- [Challenge]
Find the line containing "Keep writing the", then output it and every line after it through the end of the listing below, exactly as written.
** begin Source material **
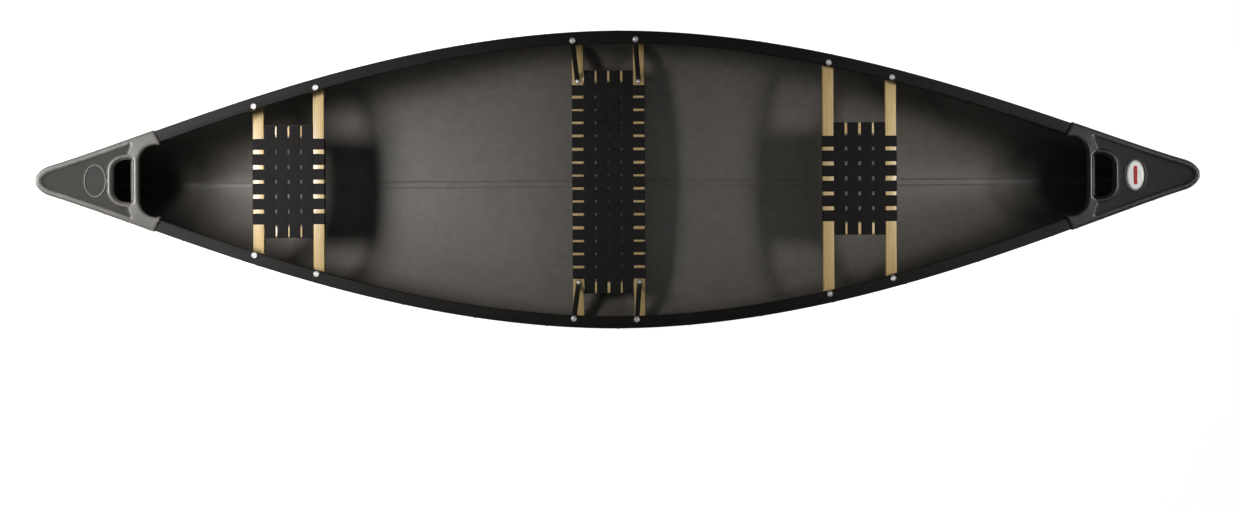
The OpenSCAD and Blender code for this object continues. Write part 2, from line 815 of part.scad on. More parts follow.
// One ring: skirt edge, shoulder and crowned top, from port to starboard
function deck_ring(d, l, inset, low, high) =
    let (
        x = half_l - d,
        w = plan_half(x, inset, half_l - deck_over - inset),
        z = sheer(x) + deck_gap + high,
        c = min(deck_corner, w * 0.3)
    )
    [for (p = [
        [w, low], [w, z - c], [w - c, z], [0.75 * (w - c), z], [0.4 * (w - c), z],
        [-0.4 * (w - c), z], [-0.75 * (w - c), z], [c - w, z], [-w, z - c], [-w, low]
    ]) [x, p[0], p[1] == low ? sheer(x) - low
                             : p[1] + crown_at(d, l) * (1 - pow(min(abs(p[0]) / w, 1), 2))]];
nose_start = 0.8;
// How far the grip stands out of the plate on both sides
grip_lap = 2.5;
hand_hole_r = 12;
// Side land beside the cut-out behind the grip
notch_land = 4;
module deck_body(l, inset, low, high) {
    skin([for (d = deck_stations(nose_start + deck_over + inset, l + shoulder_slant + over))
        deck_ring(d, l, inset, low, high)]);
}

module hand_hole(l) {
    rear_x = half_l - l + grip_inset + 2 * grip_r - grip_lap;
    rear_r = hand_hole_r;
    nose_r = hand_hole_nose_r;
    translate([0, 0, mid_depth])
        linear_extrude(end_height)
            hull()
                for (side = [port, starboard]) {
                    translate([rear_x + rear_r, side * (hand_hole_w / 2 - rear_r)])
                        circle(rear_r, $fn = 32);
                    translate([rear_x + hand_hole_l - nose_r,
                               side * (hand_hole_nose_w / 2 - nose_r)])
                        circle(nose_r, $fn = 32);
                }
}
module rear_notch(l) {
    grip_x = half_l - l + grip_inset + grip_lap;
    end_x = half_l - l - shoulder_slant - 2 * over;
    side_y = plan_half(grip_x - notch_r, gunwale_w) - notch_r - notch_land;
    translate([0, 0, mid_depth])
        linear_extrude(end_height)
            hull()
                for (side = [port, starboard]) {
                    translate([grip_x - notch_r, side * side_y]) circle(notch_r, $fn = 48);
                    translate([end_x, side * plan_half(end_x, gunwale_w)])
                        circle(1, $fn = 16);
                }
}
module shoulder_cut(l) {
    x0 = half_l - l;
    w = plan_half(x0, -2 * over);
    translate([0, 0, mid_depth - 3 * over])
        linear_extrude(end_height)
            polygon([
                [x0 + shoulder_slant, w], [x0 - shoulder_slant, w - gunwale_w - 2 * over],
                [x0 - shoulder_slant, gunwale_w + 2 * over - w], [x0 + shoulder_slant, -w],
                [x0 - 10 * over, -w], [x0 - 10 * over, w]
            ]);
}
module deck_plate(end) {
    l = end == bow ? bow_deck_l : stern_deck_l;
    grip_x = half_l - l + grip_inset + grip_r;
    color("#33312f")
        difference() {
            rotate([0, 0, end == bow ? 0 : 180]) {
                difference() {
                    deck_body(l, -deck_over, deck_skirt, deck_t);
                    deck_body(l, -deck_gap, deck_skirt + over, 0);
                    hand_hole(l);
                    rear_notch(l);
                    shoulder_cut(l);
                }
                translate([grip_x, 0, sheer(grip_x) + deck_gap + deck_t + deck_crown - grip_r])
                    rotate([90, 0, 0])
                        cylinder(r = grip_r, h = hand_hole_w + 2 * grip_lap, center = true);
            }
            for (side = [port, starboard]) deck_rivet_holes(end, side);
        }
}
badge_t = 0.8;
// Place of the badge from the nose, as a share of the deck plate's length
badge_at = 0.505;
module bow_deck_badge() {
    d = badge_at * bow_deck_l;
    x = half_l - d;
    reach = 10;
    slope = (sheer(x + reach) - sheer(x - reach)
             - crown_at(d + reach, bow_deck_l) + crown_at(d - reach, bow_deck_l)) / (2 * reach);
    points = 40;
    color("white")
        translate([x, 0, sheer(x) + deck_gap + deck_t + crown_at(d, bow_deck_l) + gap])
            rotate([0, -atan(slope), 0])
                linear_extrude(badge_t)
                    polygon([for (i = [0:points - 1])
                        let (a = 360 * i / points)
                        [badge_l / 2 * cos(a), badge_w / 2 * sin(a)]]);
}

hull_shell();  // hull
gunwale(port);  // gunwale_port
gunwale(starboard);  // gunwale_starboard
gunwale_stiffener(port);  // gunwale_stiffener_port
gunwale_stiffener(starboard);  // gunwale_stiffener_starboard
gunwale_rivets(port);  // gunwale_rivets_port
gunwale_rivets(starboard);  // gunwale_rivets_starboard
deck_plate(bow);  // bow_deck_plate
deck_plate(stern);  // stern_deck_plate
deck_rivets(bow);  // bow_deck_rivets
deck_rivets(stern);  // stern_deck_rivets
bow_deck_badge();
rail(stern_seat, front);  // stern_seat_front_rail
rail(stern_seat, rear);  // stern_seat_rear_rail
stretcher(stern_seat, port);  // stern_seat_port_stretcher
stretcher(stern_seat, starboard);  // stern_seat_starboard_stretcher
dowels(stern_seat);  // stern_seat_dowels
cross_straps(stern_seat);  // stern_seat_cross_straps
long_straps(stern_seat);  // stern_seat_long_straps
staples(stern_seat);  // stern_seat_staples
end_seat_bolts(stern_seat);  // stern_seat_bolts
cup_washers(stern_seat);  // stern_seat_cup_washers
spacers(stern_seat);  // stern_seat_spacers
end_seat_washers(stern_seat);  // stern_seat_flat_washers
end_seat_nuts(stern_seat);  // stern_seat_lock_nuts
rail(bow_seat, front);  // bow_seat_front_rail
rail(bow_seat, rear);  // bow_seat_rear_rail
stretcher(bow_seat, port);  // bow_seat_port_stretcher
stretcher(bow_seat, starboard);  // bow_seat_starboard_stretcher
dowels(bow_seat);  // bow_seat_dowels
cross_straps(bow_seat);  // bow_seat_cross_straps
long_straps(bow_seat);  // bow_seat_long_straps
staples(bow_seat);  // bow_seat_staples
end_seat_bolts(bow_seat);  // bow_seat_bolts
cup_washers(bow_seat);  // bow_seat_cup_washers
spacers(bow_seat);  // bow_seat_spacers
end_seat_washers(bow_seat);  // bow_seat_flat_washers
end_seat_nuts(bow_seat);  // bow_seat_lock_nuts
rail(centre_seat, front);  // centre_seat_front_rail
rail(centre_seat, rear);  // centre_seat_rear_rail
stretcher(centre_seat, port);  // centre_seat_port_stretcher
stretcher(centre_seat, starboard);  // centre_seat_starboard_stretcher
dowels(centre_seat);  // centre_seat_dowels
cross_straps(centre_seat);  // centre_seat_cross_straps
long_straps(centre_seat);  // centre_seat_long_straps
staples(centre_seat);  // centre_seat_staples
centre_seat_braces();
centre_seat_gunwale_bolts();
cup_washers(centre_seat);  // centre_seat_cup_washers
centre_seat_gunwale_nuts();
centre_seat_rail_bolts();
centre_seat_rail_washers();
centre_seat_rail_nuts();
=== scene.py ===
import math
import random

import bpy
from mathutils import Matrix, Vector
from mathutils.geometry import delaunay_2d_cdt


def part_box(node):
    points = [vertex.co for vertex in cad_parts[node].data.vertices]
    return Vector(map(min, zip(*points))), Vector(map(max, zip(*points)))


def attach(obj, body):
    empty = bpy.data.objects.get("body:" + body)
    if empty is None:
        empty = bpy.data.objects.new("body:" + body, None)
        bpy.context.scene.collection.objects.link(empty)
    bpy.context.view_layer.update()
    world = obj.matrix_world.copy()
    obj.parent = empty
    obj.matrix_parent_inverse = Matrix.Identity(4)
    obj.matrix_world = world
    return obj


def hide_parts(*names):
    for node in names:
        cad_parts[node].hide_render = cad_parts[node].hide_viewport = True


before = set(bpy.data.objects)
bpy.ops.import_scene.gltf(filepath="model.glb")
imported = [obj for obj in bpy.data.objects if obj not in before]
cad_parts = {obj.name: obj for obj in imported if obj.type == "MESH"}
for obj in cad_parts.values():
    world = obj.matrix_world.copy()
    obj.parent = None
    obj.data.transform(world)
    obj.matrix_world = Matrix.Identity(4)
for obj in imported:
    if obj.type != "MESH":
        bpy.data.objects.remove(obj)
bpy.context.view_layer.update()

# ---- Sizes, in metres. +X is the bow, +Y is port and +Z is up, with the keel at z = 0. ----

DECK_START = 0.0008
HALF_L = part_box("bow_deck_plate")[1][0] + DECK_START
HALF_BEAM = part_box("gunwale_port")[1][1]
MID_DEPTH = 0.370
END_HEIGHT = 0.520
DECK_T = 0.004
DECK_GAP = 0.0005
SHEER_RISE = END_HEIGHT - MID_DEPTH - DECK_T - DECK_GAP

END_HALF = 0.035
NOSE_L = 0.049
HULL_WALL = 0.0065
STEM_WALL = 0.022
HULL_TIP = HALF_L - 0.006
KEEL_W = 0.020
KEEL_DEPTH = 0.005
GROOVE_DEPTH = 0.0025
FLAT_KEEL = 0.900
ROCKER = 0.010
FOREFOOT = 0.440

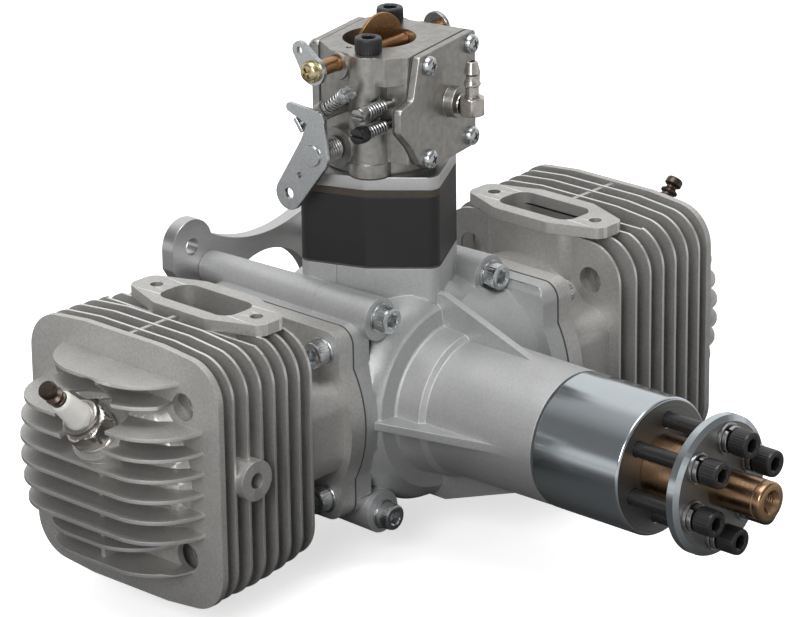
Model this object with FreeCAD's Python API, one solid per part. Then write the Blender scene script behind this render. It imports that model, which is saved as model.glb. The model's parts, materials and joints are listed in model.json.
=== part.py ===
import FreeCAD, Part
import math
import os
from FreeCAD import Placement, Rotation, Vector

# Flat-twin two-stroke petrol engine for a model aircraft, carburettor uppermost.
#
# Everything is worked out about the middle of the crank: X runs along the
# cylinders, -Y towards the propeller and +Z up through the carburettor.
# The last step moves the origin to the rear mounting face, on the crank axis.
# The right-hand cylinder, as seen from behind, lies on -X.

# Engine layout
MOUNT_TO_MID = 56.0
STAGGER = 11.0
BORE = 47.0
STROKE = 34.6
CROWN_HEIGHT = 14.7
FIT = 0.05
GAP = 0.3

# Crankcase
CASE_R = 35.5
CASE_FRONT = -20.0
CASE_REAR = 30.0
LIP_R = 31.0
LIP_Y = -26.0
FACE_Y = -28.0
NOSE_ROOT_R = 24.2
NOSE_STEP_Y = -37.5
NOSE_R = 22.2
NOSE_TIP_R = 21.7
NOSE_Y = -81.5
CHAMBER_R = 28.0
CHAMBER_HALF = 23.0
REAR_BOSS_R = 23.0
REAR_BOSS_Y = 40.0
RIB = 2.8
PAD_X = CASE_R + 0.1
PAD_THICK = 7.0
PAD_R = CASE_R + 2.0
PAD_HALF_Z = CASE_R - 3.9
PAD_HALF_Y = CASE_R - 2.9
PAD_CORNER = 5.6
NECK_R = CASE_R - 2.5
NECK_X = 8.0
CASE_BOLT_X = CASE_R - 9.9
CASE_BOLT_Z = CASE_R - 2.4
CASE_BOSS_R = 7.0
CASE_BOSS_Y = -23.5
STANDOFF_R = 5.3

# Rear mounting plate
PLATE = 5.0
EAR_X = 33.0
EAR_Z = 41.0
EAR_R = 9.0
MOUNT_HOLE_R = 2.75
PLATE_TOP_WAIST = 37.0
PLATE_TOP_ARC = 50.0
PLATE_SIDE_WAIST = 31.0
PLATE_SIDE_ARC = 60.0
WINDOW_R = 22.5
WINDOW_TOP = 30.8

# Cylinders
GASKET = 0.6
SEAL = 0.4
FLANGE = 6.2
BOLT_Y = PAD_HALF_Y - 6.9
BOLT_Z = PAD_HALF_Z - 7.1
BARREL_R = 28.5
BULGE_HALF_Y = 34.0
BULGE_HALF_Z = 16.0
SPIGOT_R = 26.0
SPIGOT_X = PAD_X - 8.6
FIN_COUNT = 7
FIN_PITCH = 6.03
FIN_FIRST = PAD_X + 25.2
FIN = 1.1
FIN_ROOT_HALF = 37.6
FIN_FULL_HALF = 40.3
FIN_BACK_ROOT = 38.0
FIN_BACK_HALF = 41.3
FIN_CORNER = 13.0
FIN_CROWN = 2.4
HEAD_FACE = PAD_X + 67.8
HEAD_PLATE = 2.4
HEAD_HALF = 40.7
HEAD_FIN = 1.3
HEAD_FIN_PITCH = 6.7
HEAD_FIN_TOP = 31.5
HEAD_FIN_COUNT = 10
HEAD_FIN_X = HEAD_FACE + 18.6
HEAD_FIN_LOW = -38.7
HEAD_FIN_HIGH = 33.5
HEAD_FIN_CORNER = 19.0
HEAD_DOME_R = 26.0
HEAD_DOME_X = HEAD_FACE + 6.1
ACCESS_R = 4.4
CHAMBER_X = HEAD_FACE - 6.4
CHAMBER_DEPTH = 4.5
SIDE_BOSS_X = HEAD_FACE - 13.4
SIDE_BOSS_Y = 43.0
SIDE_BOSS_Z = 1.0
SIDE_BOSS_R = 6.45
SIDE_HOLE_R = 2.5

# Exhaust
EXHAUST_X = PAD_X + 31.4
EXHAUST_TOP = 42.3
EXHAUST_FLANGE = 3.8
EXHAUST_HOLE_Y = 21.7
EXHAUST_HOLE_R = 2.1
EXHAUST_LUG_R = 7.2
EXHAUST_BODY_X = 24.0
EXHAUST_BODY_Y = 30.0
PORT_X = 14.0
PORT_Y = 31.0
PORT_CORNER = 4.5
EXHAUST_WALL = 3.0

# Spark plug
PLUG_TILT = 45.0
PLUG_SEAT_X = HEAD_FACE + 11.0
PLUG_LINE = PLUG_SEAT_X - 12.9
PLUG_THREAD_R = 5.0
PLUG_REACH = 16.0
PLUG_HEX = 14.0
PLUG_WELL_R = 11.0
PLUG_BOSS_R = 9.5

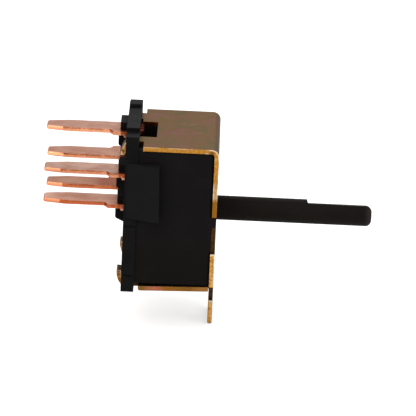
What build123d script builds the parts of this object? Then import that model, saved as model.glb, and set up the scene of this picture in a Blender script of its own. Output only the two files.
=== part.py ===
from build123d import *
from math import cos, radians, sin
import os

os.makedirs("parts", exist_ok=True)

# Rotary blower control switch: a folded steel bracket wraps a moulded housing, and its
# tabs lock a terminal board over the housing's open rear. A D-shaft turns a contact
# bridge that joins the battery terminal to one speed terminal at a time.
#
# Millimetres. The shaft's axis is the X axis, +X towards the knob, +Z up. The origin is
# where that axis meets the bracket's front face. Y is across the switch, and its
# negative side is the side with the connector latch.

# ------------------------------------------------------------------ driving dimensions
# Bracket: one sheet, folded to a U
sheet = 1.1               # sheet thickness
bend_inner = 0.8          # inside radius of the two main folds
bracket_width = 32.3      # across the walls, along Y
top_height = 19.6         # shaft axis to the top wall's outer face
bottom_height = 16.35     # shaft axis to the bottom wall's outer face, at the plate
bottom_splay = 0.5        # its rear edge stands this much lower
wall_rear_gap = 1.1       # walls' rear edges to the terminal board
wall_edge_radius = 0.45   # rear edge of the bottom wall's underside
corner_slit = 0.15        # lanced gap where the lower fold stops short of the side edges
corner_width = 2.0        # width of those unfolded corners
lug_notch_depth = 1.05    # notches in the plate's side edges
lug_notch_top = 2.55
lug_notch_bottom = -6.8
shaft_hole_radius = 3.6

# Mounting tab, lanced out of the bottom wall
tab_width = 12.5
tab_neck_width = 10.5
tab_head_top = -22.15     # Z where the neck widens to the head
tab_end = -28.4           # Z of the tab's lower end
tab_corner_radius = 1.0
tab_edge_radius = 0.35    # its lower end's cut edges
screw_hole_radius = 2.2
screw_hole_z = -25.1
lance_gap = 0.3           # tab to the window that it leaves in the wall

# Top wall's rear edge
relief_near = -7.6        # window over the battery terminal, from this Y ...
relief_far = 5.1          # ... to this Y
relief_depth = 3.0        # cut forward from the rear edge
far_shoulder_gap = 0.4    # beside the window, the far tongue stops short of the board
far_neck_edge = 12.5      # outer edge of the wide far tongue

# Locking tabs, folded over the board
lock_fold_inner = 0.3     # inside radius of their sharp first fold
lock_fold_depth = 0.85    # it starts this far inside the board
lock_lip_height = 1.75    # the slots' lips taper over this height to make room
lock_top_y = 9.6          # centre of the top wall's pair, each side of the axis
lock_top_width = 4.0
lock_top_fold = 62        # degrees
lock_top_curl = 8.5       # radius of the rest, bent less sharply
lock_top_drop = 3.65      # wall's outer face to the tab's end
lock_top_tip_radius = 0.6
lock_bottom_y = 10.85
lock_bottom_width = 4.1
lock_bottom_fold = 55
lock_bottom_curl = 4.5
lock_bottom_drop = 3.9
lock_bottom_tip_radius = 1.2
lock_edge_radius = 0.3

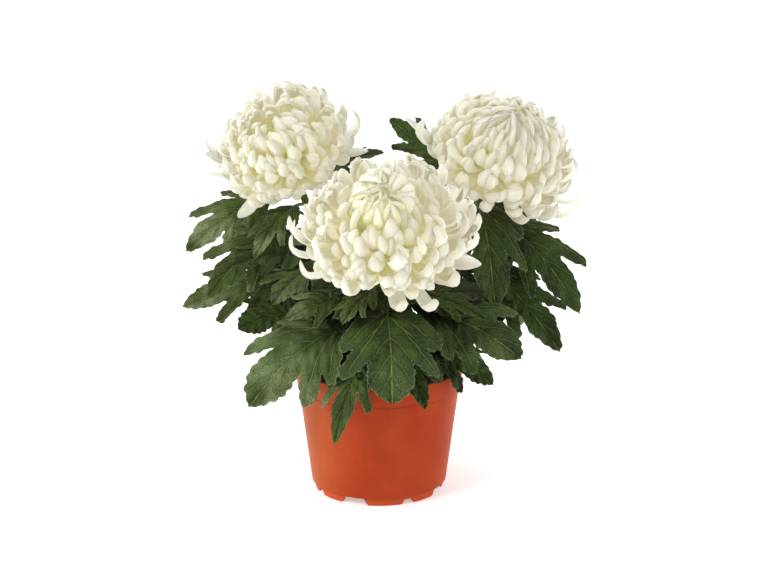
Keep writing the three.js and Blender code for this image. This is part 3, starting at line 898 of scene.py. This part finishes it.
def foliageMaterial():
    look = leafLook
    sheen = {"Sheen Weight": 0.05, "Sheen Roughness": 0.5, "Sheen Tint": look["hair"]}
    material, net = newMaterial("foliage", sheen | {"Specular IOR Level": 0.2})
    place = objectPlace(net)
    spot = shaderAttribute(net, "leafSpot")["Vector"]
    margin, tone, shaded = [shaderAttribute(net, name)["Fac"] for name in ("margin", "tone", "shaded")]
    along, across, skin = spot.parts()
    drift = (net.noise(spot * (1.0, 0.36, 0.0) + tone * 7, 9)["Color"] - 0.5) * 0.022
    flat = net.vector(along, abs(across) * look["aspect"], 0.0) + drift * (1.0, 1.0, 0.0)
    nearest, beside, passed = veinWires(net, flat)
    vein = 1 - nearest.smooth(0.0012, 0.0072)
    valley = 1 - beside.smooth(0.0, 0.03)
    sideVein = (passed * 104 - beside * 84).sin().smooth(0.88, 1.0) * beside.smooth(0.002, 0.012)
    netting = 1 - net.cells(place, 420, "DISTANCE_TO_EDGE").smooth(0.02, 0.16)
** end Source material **
- [Completed task]
Keep writing the three.js and Blender code for this image. This is part 3, starting at line 898 of scene.py. This part finishes it.
def foliageMaterial():
    look = leafLook
    sheen = {"Sheen Weight": 0.05, "Sheen Roughness": 0.5, "Sheen Tint": look["hair"]}
    material, net = newMaterial("foliage", sheen | {"Specular IOR Level": 0.2})
    place = objectPlace(net)
    spot = shaderAttribute(net, "leafSpot")["Vector"]
    margin, tone, shaded = [shaderAttribute(net, name)["Fac"] for name in ("margin", "tone", "shaded")]
    along, across, skin = spot.parts()
    drift = (net.noise(spot * (1.0, 0.36, 0.0) + tone * 7, 9)["Color"] - 0.5) * 0.022
    flat = net.vector(along, abs(across) * look["aspect"], 0.0) + drift * (1.0, 1.0, 0.0)
    nearest, beside, passed = veinWires(net, flat)
    vein = 1 - nearest.smooth(0.0012, 0.0072)
    valley = 1 - beside.smooth(0.0, 0.03)
    sideVein = (passed * 104 - beside * 84).sin().smooth(0.88, 1.0) * beside.smooth(0.002, 0.012)
    netting = 1 - net.cells(place, 420, "DISTANCE_TO_EDGE").smooth(0.02, 0.16)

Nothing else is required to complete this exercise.